Will you repeat only the lines beginning at the one that mentions "nose wheel bay" and ending at the one that mentions "before = set(bpy.data.objects)", both of them included, exactly?

--- MATERIAL TO PROCESS ---
◇ ◇ ◇ ◇ ◇ ◇ ◇

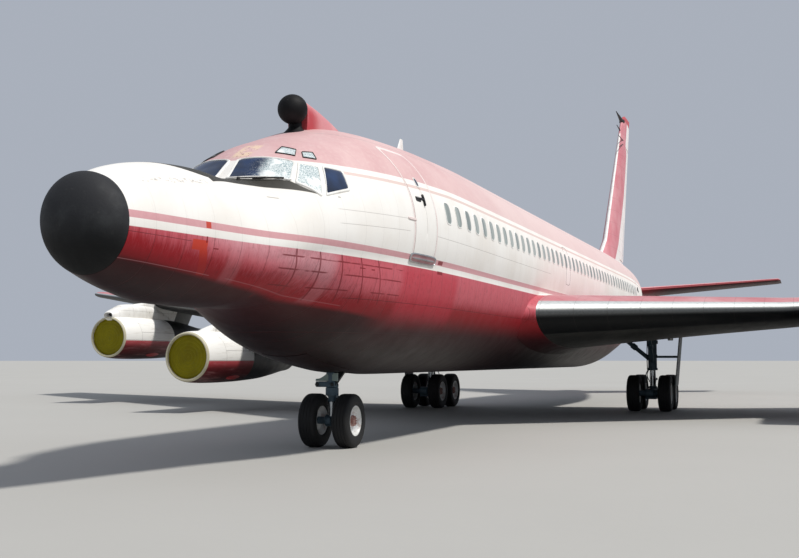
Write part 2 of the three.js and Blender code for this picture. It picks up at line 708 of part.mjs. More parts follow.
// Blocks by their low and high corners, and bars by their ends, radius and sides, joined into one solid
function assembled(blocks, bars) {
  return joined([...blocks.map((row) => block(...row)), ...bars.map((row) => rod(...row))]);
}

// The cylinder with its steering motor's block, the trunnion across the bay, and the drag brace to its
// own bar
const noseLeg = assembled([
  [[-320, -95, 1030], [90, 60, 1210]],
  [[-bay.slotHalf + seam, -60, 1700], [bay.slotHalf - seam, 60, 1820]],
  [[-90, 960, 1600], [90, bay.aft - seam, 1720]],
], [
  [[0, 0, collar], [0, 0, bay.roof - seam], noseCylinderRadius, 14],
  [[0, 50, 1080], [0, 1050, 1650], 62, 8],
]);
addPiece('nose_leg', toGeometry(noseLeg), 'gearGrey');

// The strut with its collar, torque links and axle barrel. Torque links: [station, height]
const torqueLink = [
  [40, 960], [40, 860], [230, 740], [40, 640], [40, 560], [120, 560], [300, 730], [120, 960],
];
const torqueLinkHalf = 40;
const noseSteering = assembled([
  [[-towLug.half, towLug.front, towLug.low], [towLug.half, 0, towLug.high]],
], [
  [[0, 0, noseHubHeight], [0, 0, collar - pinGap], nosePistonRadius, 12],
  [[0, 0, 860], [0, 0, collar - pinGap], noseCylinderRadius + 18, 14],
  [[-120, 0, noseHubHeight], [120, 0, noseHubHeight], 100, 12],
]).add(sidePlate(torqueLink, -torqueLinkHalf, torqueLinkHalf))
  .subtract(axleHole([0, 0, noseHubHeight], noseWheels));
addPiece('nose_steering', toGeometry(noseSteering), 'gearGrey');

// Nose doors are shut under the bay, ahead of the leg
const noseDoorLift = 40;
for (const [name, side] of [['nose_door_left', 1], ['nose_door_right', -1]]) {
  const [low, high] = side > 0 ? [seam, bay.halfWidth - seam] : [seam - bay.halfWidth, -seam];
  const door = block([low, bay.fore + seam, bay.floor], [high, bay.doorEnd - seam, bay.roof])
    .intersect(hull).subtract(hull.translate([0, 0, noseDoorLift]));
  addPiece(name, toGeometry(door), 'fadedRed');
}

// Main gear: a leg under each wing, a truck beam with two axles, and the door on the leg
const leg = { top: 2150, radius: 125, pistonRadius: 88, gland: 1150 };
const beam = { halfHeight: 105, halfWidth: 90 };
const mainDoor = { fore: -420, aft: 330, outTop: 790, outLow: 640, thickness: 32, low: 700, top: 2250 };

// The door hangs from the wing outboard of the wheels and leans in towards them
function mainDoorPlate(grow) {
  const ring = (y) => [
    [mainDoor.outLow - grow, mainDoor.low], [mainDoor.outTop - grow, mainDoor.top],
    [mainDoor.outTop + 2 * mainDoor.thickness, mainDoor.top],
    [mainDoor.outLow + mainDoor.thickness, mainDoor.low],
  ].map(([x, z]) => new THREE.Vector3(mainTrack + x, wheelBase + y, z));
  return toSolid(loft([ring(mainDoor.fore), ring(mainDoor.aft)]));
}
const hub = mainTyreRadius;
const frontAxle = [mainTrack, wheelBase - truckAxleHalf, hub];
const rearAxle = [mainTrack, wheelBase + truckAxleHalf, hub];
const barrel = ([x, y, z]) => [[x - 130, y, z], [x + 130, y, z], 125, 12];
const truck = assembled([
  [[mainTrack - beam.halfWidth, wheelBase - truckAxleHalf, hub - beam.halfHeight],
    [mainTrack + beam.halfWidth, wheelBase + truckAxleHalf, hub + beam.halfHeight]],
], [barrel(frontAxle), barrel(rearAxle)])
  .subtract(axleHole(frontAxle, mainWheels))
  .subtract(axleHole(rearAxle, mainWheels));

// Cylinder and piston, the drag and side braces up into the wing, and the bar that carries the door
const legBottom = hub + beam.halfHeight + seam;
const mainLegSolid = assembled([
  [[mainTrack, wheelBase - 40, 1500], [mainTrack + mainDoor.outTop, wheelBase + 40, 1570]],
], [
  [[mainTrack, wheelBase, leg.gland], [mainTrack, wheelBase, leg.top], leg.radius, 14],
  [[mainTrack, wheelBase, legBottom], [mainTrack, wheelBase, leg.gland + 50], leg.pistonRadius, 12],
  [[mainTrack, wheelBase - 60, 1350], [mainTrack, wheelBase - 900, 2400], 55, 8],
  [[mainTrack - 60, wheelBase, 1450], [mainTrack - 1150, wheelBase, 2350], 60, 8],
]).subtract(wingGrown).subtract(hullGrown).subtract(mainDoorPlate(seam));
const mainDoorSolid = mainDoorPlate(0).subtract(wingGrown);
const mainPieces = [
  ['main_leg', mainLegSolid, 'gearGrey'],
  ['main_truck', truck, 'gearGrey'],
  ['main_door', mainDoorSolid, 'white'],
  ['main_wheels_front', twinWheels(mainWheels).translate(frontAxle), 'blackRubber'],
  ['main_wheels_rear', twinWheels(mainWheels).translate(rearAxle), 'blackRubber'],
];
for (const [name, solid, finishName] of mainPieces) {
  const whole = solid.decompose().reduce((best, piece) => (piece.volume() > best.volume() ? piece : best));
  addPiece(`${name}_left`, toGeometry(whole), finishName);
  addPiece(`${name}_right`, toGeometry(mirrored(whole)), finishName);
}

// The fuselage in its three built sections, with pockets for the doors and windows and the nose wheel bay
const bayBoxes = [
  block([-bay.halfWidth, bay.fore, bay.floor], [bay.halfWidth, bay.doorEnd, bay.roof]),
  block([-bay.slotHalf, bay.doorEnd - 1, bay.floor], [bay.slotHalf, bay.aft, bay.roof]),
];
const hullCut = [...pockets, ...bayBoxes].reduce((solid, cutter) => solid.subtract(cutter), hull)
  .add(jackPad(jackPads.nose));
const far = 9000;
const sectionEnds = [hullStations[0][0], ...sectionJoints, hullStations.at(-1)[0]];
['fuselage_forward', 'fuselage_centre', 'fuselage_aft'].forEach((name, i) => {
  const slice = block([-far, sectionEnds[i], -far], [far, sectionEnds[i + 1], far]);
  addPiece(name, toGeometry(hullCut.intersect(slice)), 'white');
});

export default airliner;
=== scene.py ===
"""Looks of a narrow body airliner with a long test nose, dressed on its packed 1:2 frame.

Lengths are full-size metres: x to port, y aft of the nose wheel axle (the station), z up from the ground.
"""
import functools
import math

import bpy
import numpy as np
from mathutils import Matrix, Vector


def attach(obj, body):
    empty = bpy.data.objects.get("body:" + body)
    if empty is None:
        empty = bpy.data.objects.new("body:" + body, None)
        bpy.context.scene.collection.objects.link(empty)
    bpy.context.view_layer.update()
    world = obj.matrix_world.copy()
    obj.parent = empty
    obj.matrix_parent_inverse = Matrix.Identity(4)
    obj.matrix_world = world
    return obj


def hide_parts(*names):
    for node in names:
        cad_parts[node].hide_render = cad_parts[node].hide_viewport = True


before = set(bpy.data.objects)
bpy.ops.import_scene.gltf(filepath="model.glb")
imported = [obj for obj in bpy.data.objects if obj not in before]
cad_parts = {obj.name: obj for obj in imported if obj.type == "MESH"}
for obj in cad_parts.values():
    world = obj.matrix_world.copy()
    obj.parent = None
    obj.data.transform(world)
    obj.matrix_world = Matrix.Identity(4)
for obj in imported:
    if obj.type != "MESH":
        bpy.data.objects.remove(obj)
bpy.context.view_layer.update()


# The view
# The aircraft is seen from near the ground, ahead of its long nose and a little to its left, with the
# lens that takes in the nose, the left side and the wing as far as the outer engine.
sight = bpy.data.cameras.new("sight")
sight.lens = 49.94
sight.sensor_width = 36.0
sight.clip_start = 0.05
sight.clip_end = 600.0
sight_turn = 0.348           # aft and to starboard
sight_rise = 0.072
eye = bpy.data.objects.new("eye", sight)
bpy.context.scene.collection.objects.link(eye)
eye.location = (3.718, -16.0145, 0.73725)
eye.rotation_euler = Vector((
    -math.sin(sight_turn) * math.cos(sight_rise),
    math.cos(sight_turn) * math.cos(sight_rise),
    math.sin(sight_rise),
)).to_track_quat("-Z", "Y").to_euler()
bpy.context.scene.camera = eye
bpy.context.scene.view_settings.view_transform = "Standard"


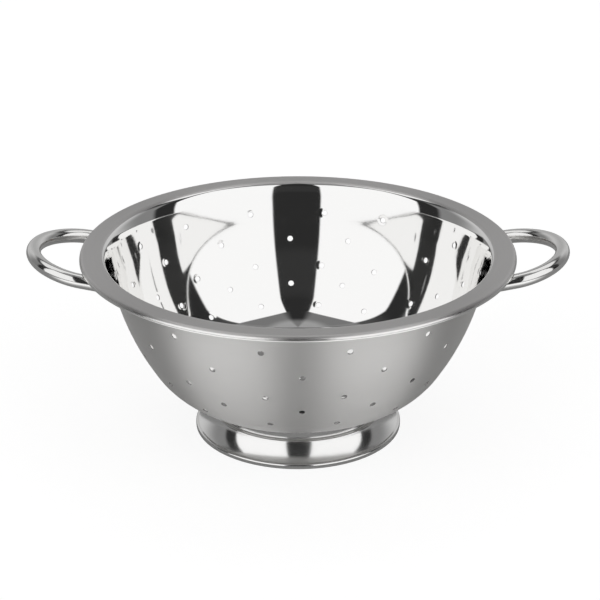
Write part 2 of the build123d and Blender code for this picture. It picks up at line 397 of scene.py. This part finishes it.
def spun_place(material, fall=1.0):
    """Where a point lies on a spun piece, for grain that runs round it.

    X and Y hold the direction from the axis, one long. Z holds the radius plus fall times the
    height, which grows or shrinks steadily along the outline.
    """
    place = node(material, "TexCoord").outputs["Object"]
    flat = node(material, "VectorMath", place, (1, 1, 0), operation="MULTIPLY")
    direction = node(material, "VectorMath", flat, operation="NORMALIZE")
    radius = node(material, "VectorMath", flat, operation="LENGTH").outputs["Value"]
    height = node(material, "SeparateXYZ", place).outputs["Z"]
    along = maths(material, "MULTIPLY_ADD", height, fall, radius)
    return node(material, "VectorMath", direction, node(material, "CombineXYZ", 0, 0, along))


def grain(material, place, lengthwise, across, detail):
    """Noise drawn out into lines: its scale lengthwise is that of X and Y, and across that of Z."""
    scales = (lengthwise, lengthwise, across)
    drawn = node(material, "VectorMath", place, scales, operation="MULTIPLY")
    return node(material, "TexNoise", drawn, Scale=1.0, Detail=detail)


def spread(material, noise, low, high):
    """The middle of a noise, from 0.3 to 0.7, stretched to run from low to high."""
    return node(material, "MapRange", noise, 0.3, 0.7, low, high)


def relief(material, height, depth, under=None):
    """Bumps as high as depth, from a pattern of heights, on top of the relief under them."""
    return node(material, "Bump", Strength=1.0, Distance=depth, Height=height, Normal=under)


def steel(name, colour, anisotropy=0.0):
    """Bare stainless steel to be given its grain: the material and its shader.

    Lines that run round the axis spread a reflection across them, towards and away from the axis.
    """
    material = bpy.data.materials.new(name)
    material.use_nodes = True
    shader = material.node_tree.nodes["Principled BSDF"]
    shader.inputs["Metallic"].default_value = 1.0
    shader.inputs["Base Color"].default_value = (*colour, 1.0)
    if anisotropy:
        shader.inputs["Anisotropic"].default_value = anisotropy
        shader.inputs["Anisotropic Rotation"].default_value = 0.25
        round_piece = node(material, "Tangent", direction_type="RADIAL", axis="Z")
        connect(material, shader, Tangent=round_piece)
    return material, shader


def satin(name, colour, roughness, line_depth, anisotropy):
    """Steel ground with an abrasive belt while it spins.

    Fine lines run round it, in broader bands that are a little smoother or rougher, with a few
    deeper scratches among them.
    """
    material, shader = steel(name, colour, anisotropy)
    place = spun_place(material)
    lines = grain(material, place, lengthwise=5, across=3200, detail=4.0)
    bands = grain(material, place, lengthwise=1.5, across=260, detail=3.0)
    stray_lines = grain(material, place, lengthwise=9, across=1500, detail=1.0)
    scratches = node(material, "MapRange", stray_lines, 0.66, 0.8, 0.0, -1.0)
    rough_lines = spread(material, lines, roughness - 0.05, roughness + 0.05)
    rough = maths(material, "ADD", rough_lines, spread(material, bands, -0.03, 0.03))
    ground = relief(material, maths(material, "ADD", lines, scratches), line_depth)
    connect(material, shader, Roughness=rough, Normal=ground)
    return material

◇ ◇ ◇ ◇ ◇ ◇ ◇

--- RESPONSE ---
// The fuselage in its three built sections, with pockets for the doors and windows and the nose wheel bay
const bayBoxes = [
  block([-bay.halfWidth, bay.fore, bay.floor], [bay.halfWidth, bay.doorEnd, bay.roof]),
  block([-bay.slotHalf, bay.doorEnd - 1, bay.floor], [bay.slotHalf, bay.aft, bay.roof]),
];
const hullCut = [...pockets, ...bayBoxes].reduce((solid, cutter) => solid.subtract(cutter), hull)
  .add(jackPad(jackPads.nose));
const far = 9000;
const sectionEnds = [hullStations[0][0], ...sectionJoints, hullStations.at(-1)[0]];
['fuselage_forward', 'fuselage_centre', 'fuselage_aft'].forEach((name, i) => {
  const slice = block([-far, sectionEnds[i], -far], [far, sectionEnds[i + 1], far]);
  addPiece(name, toGeometry(hullCut.intersect(slice)), 'white');
});

export default airliner;
=== scene.py ===
"""Looks of a narrow body airliner with a long test nose, dressed on its packed 1:2 frame.

Lengths are full-size metres: x to port, y aft of the nose wheel axle (the station), z up from the ground.
"""
import functools
import math

import bpy
import numpy as np
from mathutils import Matrix, Vector


def attach(obj, body):
    empty = bpy.data.objects.get("body:" + body)
    if empty is None:
        empty = bpy.data.objects.new("body:" + body, None)
        bpy.context.scene.collection.objects.link(empty)
    bpy.context.view_layer.update()
    world = obj.matrix_world.copy()
    obj.parent = empty
    obj.matrix_parent_inverse = Matrix.Identity(4)
    obj.matrix_world = world
    return obj


def hide_parts(*names):
    for node in names:
        cad_parts[node].hide_render = cad_parts[node].hide_viewport = True


before = set(bpy.data.objects)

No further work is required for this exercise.